Dans un cadre où pas moins de 197 parties doivent arriver à un « consensus » d’ici la fin de la rencontre, il ne s’étonne toutefois pas de cette omission. Selon lui, il est fort possible que certains pays producteurs d’énergies fossiles rejettent l’idée d’inscrire explicitement la nécessité de réduire notre dépendance au pétrole, au gaz et au charbon dans la déclaration finale.
Cela dit, M. Séguin estime que cette absence remarquée par certains observateurs et par les groupes environnementaux n’a pas été un frein à certaines annonces qui auront pour effet de réduire la place des énergies fossiles.
Concession aux producteurs ?
Pour Greenpeace, le fait de ne pas inscrire le besoin de sortir des énergies fossiles est une erreur et une concession aux pays producteurs, comme l’Australie (charbon) et l’Arabie saoudite (pétrole). Ces derniers, ainsi que l’Inde, ont déjà plaidé plus tôt cet automne pour une atténuation des recommandations du prochain rapport du Groupe d’experts intergouvernemental sur l’évolution du climat, prévu en mars 2022, concernant la sortie des énergies fossiles.
Dans un communiqué publié lundi, Greenpeace a rappelé que l’Agence internationale de l’énergie demande pourtant à ce qu’on mette fin à tout nouveau projet d’exploration et d’exploitation d’énergies fossiles pour respecter les engagements de l’Accord de Paris sur le climat. Or, ce n’est pas la voie qui est suivie par les grands pays producteurs et exportateurs. Selon la plus récente édition du Production Gap Report, ceux-ci prévoient d’exploiter en 2030 environ 110 % plus d’énergies fossiles que ce qui serait cohérent avec les objectifs de l’Accord de Paris, soit celui de limiter le réchauffement à 1,5 °C par rapport à l’ère préindustrielle.

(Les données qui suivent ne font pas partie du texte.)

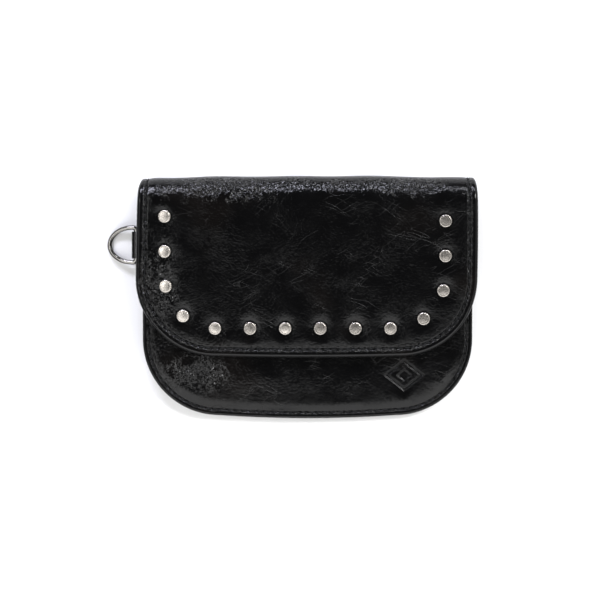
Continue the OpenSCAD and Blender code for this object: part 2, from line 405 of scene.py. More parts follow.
def add_rider(name: str, mesh: bpy.types.Mesh, slot: Slot, finish: bpy.types.Material,
              body: Body, node: str) -> None:
    """Add a piece that rides on one body.

    Args:
        name: the piece's name.
        mesh: its mesh, in metres.
        slot: the record's material slot.
        finish: the material it shows.
        body: the body it rides on.
        node: the node it stands for.
    """
    obj = new_object(name, mesh, slot, finish)
    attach(obj, body.value)
    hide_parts(node)


def finish_mesh(name: str, bm: bmesh.types.BMesh, sharp: float = 40.0) -> bpy.types.Mesh:
    """Clean a bmesh and turn it into a smooth-shaded mesh.

    Args:
        name: the mesh's name.
        bm: the bmesh, which is freed.
        sharp: angle in degrees above which an edge shades sharp.

    Returns:
        The mesh.
    """
    bmesh.ops.remove_doubles(bm, verts=bm.verts, dist=2e-6)
    bmesh.ops.dissolve_degenerate(bm, edges=bm.edges, dist=1e-7)
    loose = [v for v in bm.verts if not v.link_faces]
    bmesh.ops.delete(bm, geom=loose, context="VERTS")
    for face in bm.faces:
        face.smooth = True
    mesh = bpy.data.meshes.new(name)
    bm.to_mesh(mesh)
    bm.free()
    mesh.set_sharp_from_angle(angle=math.radians(sharp))
    return mesh


def arc(middle: Pair, radii: Pair, angles: Array) -> list[Pair]:
    """Points of an arc.

    Args:
        middle: its middle.
        radii: its two radii.
        angles: the angles of its points.

    Returns:
        The points.
    """
    (x, y), (rx, ry) = middle, radii
    return [(x + rx * math.cos(a), y + ry * math.sin(a)) for a in angles]


def join_rows(bm: bmesh.types.BMesh, rows: list[list[bmesh.types.BMVert]],
              uv: Optional[Callable[[int, int], Pair]] = None) -> None:
    """Join closed rows of points with four-sided faces.

    Args:
        bm: the mesh that holds the points.
        rows: the rows, each of the same length.
        uv: place on the hide of a point, from its row and its number in the row.
    """
    m = len(rows[0])
    layer = bm.loops.layers.uv.new(UV_NAME) if uv else None
    for i in range(len(rows) - 1):
        for j in range(m):
            corners = ((i, j), (i, j + 1), (i + 1, j + 1), (i + 1, j))
            made = bm.faces.new([rows[a][b % m] for a, b in corners])
            if uv:
                for loop, corner in zip(made.loops, corners):
                    loop[layer].uv = uv(*corner)


def turned_mesh(name: str, profile: Sequence[Pair], sides: int, sharp: float,
                place: Place) -> bpy.types.Mesh:
    """Turn a profile around its axis.

    Args:
        name: the mesh's name.
        profile: radius and height, in order.
        sides: points around.
        sharp: angle in degrees above which an edge shades sharp.
        place: turns offsets from the axis and height into points in millimetres.

    Returns:
        The mesh.
    """
    bm = bmesh.new()
    rings = []
    for r, h in profile:
        a = np.linspace(0, math.tau, sides if r > 0 else 1, endpoint=False)
        rings.append([bm.verts.new(p) for p in place(r * np.cos(a), r * np.sin(a), h) * MM])
    for a, b in zip(rings, rings[1:]):
        n = max(len(a), len(b))
        for j in range(n):
            k = (j + 1) % n
            quad = [a[j % len(a)], b[j % len(b)], b[k % len(b)], a[k % len(a)]]
            bm.faces.new(list(dict.fromkeys(quad)))
    bmesh.ops.recalc_face_normals(bm, faces=bm.faces)
    return finish_mesh(name, bm, sharp)


@dataclass
class Panel:
    """Flat pattern of one leather piece: points, distances from its sewn edge and faces."""

    points: Array
    edge: Array
    along: Array
    faces: list[tuple[int, ...]]

    def rim_edges(self) -> list[tuple[int, int]]:
        """Return the edges that only one face uses, in that face's order."""
        seen: dict[tuple[int, int], int] = {}
        for face in self.faces:
            for a, b in zip(face, face[1:] + face[:1]):
                seen[(a, b)] = 1
        return [(a, b) for a, b in seen if (b, a) not in seen]

    def shell(self, name: str, place: Place, top: Height, bottom: Height) -> bpy.types.Mesh:
        """Give the pattern its thickness.

        Args:
            name: the mesh's name.
            place: turns x, v and height into points in millimetres.
            top: height of the face side, from x, v and distance to the edge.
            bottom: height of the flesh side.

        Returns:
            A closed mesh with a map of the hide in metres.
        """
        x, v = self.points[:, 0], self.points[:, 1]
        upper = place(x, v, top(x, v, self.edge)) * MM
        lower = place(x, v, bottom(x, v, self.edge)) * MM
        n = len(x)
        bm = bmesh.new()
        verts = [bm.verts.new(p) for p in np.concatenate([upper, lower])]
        layer = bm.loops.layers.uv.new(UV_NAME)
        rim = bm.loops.layers.uv.new(EDGE_UV)
        flat = np.stack([x, v], 1) * MM
        under = flat + np.array([0.31, 0.0])
        depth = np.stack([self.edge, self.along], 1) * MM
        for face in self.faces:
            made = bm.faces.new([verts[i] for i in face])
            for loop, i in zip(made.loops, face):
                loop[layer].uv = flat[i]
                loop[rim].uv = depth[i]
            back = tuple(reversed(face))
            made = bm.faces.new([verts[i + n] for i in back])
            for loop, i in zip(made.loops, back):
                loop[layer].uv = under[i]
                loop[rim].uv = (0.0, 0.0)
        for a, b in self.rim_edges():
            made = bm.faces.new([verts[b], verts[a], verts[a + n], verts[b + n]])
            for loop, (i, low) in zip(made.loops, ((b, 0), (a, 0), (a, 1), (b, 1))):
                loop[layer].uv = flat[i] + np.array([0.0, 0.0007 * low])
                loop[rim].uv = (0.0, depth[i][1])
        return finish_mesh(name, bm)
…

Le gouvernement Trudeau n’a pas choisi d’imposer de plafond à la croissance de la production pétrolière et gazière au Canada, mais il a promis de mettre en place un « plafond » d’émissions de gaz à effet de serre. Cette limite devrait être abaissée progressivement au cours des prochaines années, afin d’assurer le respect des cibles climatiques canadiennes.
Lobbying de l’industrie
L’organisme Global Witness a par ailleurs dévoilé lundi une liste de plus de 503 participants à la COP26 qui sont associés à l’industrie des énergies fossiles. Plusieurs d’entre eux sont des représentants d’entreprises qui font de l’exploitation et qui plaident pour le maintien, à long terme, du pétrole et du gaz naturel dans la consommation énergétique mondiale, actuellement comblée à 80 % par des énergies fossiles.
Selon ce qu’on peut constater dans la liste des participants inscrits comme provenant du Canada, on compte deux représentants de la pétrolière Suncor, qui exploite du pétrole des sables bitumineux et une des deux raffineries du Québec. Une autre entreprise canadienne, Fortis, qui est présente dans l’industrie gazière, est aussi représentée.
Qui plus est, l’Association canadienne des producteurs pétroliers a confirmé au Devoir que trois représentants sont à Glasgow, dont son président, Tim McMillan. L’organisme, qui se présente comme « la voix » de l’industrie au pays, organise une conférence de presse mardi. Il compte y faire valoir « la nécessité » de reconnaître le rôle du gaz naturel et du pétrole pour combler les besoins énergétiques dans les prochaines années et répondre à « l’ambition de l’Accord de Paris ».
Au-delà des éléments qui pourraient être absents de la déclaration finale de la COP26 et des efforts de promotion de l’industrie des énergies fossiles, les négociations qui se tiennent à la conférence de Glasgow cette semaine risquent d’être ardues, selon Hugo Séguin. Dans le cadre d’une séance plénière tenue lundi, plusieurs pays ont notamment réclamé une promesse ferme d’atteinte de l’objectif le plus ambitieux compris dans l’Accord de Paris, soit la limitation du réchauffement à 1,5 °C par rapport à l’ère préindustrielle. Pour le moment, les gestes concrets posés par les principaux pays émetteurs, dont le Canada, sont insuffisants pour y parvenir.